A journey is undertaken by a woman fleeing from an unspecified danger, in the company of a weak-bladdered shiryō or spirit. The Fifty-Three Stations of the Tōkaidō, a series of woodcut prints by Hiroshige depicting views of the coastal highway to Kyoto, frames their travels. Riding through these rearranged landscapes, the two companions rest up overnight at traditional post-stations to reflect on brief but intimate attachments to pine trees, bridges and grasshoppers. Films scenes spotlight unseen obstacles such as infidelity, disease and radioactivity encountered along the road.
Karoline Lange’s early preoccupation with traditional printmaking led to a cross-disciplinary art practice straddling social history, literature and DIY publishing. Current writing is wrangling local counterculture along an ancient Roman route from Blackheath to Parliament. She is a community film programmer for Deptford Cinema.
Fifty Three husbands invites you to float, fly & plunge into the rabbit hole of Kurasawa and Ozu, to roll about in blended hues of those hot woodcuts.
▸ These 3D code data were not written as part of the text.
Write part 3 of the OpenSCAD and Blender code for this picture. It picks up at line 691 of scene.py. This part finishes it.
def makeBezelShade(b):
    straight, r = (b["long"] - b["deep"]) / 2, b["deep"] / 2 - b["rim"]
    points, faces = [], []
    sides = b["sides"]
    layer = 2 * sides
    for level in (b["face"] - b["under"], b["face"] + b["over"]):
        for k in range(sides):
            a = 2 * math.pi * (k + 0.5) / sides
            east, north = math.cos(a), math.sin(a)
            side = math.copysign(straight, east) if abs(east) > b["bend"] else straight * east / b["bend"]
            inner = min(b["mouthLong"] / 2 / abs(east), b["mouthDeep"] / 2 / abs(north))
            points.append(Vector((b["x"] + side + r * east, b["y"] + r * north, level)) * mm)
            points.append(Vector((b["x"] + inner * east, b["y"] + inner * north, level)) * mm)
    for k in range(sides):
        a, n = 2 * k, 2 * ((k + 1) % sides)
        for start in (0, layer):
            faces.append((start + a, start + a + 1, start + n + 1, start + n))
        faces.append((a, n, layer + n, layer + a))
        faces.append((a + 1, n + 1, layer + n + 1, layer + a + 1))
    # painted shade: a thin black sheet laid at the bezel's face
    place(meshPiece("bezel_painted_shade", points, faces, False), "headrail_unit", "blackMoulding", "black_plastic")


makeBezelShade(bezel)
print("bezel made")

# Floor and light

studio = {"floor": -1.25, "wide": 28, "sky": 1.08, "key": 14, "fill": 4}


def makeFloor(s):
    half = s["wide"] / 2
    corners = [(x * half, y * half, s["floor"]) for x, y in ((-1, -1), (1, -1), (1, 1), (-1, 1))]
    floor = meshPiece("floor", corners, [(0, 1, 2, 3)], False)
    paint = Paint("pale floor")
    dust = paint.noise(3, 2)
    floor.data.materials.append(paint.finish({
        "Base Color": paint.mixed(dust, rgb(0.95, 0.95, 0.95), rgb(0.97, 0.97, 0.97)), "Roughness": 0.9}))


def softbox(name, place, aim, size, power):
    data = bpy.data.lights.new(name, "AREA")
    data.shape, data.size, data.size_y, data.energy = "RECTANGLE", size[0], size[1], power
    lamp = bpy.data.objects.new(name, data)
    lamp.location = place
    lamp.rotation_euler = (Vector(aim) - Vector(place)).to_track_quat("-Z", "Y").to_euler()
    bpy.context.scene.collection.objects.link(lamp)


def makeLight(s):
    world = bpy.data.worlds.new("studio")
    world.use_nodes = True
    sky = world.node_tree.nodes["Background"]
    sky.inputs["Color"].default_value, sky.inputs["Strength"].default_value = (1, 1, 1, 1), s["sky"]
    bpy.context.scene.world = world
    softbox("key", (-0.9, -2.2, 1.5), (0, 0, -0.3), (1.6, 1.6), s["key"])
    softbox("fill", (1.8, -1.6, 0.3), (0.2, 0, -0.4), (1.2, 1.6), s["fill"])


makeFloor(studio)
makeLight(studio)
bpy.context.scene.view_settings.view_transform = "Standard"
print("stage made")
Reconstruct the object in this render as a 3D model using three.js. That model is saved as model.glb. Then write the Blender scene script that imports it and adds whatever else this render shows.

The physicality of Karoline Lange’s words enter one’s bones like damp blotting paper - no room for leaky, incontinent language - words as sharp as a beak. A narrator is accompanied by one of Cab Calloway’s elastic formless ghosts with a weak bladder. Max Fleischer details wobbling and bubbling, jumping and popping like squirrels super-glued to the bird feeder, delivered by a deadpan Buster Keaton. Dietary instructions from Mazdaznan, Galen & Apicius bounced into the multi-morphic language of cartoon landscapes. Sooooooo good!
– Oona Grimes
Why limit that special sex, the one-to-one, the lifelong love, to mankind? Karoline Lange’s tenderness and partiality for the particular – from the sound of folded cloth to a nocturnal viewing platform for a giant Redwood – comprise the multifarious matrimonies of this exquisite book. Looking with Lange’s eyes at the scenes Hiroshige saw with his, Mount Fuji becomes a bit player and the stage is occupied by a new cast of characters: vigorous tradesmen with green panicles, processions of pompoms. Carried bodily by Lange’s prose, like the companionable Shiryo spirit in her saddlebag, in Fifty Three Husbands we learn for better for worse, richer or poorer, the things that stay with us.